[Problem to work on]:
Return the material below in full and exactly.
## Begin Supplied records
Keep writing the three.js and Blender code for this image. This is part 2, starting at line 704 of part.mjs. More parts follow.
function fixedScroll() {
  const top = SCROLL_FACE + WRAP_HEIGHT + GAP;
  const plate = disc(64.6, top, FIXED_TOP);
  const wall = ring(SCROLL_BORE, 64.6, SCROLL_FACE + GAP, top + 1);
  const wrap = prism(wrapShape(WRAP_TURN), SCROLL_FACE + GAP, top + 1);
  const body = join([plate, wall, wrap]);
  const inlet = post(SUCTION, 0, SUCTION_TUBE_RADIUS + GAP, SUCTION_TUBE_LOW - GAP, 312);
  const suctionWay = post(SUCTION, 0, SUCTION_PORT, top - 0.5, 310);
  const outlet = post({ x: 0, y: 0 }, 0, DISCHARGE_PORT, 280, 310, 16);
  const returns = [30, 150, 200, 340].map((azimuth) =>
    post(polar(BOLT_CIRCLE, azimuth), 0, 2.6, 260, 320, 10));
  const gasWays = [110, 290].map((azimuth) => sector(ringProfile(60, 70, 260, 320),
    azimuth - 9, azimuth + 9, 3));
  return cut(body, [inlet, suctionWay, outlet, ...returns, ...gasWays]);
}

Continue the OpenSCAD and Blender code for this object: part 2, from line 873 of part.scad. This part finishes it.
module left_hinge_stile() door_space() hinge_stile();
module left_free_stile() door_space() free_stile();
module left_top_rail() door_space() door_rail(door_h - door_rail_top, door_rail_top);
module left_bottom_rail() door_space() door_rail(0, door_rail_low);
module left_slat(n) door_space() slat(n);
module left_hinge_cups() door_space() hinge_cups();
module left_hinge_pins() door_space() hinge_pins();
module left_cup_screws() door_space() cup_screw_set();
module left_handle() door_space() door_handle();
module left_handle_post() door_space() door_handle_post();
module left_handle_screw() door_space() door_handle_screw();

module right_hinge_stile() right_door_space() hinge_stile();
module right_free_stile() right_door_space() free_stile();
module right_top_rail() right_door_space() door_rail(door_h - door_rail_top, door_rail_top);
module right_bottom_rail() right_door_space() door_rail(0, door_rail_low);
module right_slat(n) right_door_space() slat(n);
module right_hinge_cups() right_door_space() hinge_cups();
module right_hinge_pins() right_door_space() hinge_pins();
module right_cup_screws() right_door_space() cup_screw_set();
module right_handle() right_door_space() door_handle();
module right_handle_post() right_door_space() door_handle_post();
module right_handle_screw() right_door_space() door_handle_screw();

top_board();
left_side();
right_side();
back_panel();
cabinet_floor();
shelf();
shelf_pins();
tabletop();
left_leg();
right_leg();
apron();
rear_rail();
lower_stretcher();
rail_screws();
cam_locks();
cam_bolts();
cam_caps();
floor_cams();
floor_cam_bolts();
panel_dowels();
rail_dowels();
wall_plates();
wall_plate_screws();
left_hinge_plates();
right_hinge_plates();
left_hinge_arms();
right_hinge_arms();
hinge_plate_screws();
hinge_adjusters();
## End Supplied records
[Expected answer]:
Keep writing the three.js and Blender code for this image. This is part 2, starting at line 704 of part.mjs. More parts follow.
function fixedScroll() {
  const top = SCROLL_FACE + WRAP_HEIGHT + GAP;
  const plate = disc(64.6, top, FIXED_TOP);
  const wall = ring(SCROLL_BORE, 64.6, SCROLL_FACE + GAP, top + 1);
  const wrap = prism(wrapShape(WRAP_TURN), SCROLL_FACE + GAP, top + 1);
  const body = join([plate, wall, wrap]);
  const inlet = post(SUCTION, 0, SUCTION_TUBE_RADIUS + GAP, SUCTION_TUBE_LOW - GAP, 312);
  const suctionWay = post(SUCTION, 0, SUCTION_PORT, top - 0.5, 310);
  const outlet = post({ x: 0, y: 0 }, 0, DISCHARGE_PORT, 280, 310, 16);
  const returns = [30, 150, 200, 340].map((azimuth) =>
    post(polar(BOLT_CIRCLE, azimuth), 0, 2.6, 260, 320, 10));
  const gasWays = [110, 290].map((azimuth) => sector(ringProfile(60, 70, 260, 320),
    azimuth - 9, azimuth + 9, 3));
  return cut(body, [inlet, suctionWay, outlet, ...returns, ...gasWays]);
}

Continue the OpenSCAD and Blender code for this object: part 2, from line 873 of part.scad. This part finishes it.
module left_hinge_stile() door_space() hinge_stile();
module left_free_stile() door_space() free_stile();
module left_top_rail() door_space() door_rail(door_h - door_rail_top, door_rail_top);
module left_bottom_rail() door_space() door_rail(0, door_rail_low);
module left_slat(n) door_space() slat(n);
module left_hinge_cups() door_space() hinge_cups();
module left_hinge_pins() door_space() hinge_pins();
module left_cup_screws() door_space() cup_screw_set();
module left_handle() door_space() door_handle();
module left_handle_post() door_space() door_handle_post();
module left_handle_screw() door_space() door_handle_screw();

module right_hinge_stile() right_door_space() hinge_stile();
module right_free_stile() right_door_space() free_stile();
module right_top_rail() right_door_space() door_rail(door_h - door_rail_top, door_rail_top);
module right_bottom_rail() right_door_space() door_rail(0, door_rail_low);
module right_slat(n) right_door_space() slat(n);
module right_hinge_cups() right_door_space() hinge_cups();
module right_hinge_pins() right_door_space() hinge_pins();
module right_cup_screws() right_door_space() cup_screw_set();
module right_handle() right_door_space() door_handle();
module right_handle_post() right_door_space() door_handle_post();
module right_handle_screw() right_door_space() door_handle_screw();

top_board();
left_side();
right_side();
back_panel();
cabinet_floor();
shelf();
shelf_pins();
tabletop();
left_leg();
right_leg();
apron();
rear_rail();
lower_stretcher();
rail_screws();
cam_locks();
cam_bolts();
cam_caps();
floor_cams();
floor_cam_bolts();
panel_dowels();
rail_dowels();
wall_plates();
wall_plate_screws();
left_hinge_plates();
right_hinge_plates();
left_hinge_arms();
right_hinge_arms();
hinge_plate_screws();
hinge_adjusters();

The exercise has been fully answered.